PM says ruling party ready
    for polls but gives no date

 
  Agence France Presse
January 29, 2006
SINGAPORE

PRIME Minister Lee Hsien Loong said the ruling People's Action Party (PAP) is ready for an election, but would not say when it would be held.

"Yes, we are ready," Lee told reporters in remarks monitored on NewsRadio 93.8.

General elections must be held by June 2007 but the 53-year-old Lee, who became prime minister when Goh Chok Tong stepped down in August 2004, has issued strong signals that he soon wants his own mandate.

A planned package of financial handouts for low-income earners and a national budget to be unveiled next month widely expected to contain a slew of "goodies" indicate that general elections may be near, analysts and opposition politicians say.
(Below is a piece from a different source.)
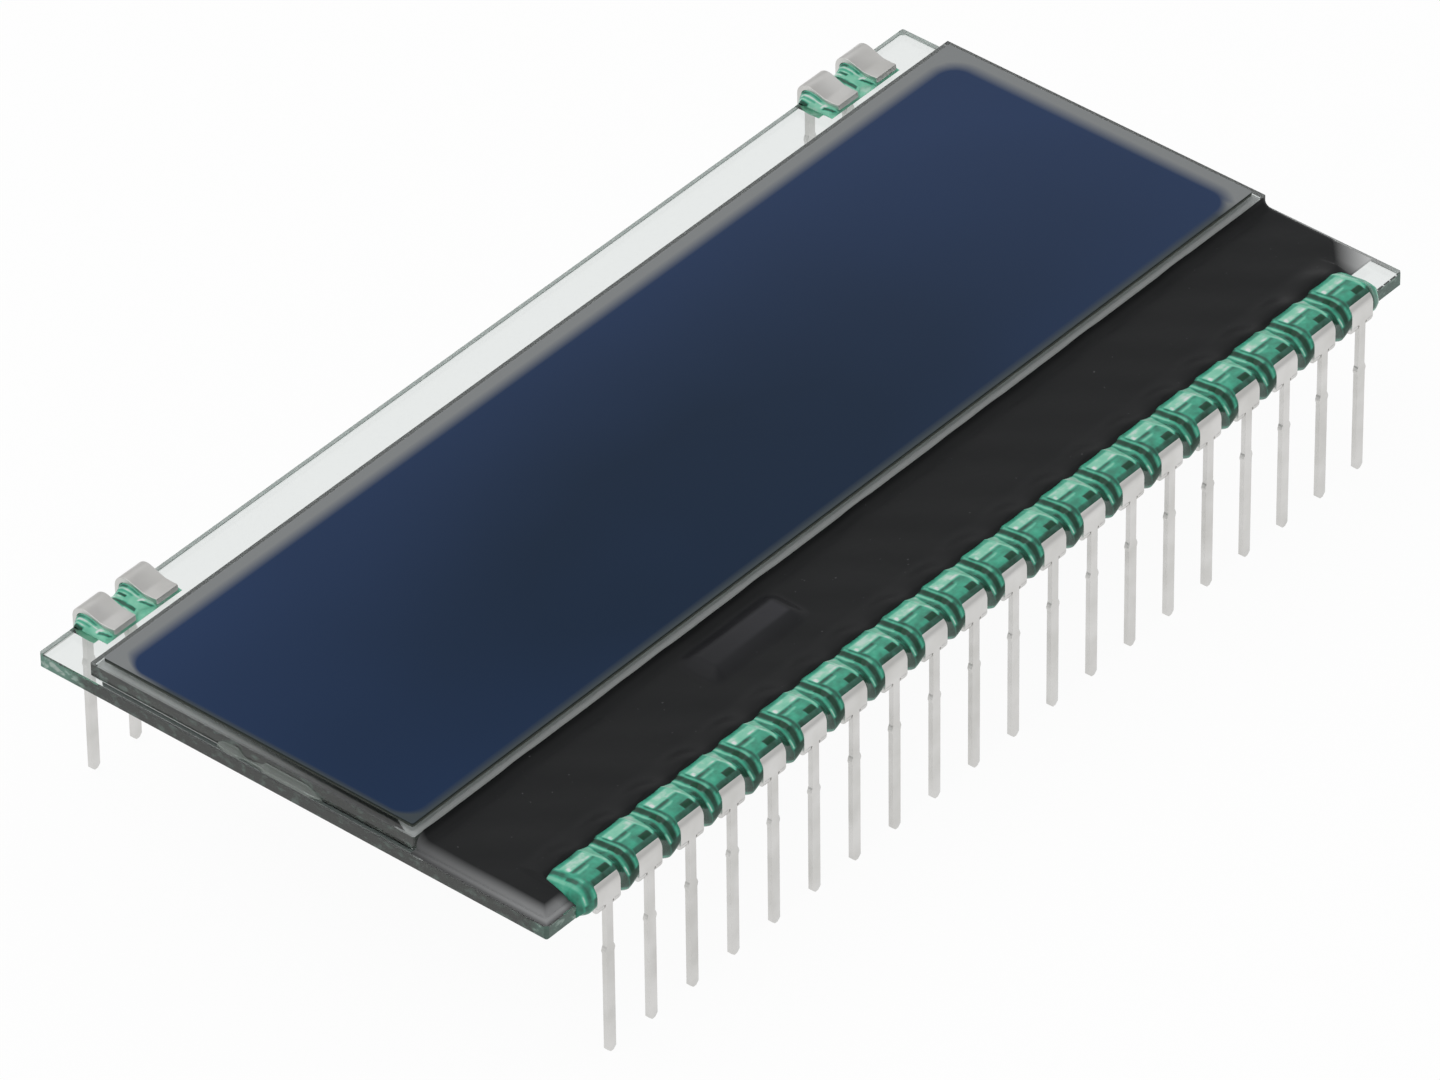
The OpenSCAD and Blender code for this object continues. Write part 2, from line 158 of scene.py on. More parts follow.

Lee, who is also the finance minister, will announce the budget in parliament on February 17, followed by debates.

"The chances of elections being called before the budget are not that great," said Lee, the son of Singapore's founding father and former prime minister Lee Kuan Yew.

Some analysts are already calling it an "election budget" because of the expected giveaways following better-than-expected economic growth in 2005.

While the prime minister did not give any hint on when polling would be called, the pro-government Straits Times newspaper has calculated that elections could be held as early as March 25 after the budget debate ends.

The PAP has ruled Singapore since independence in 1965.

Opposition parties play only a marginal role in Singapore politics, with many of their leaders hounded by debilitating defamation suits filed by top government officials, a lack of access to the mainstream media and fractiousness.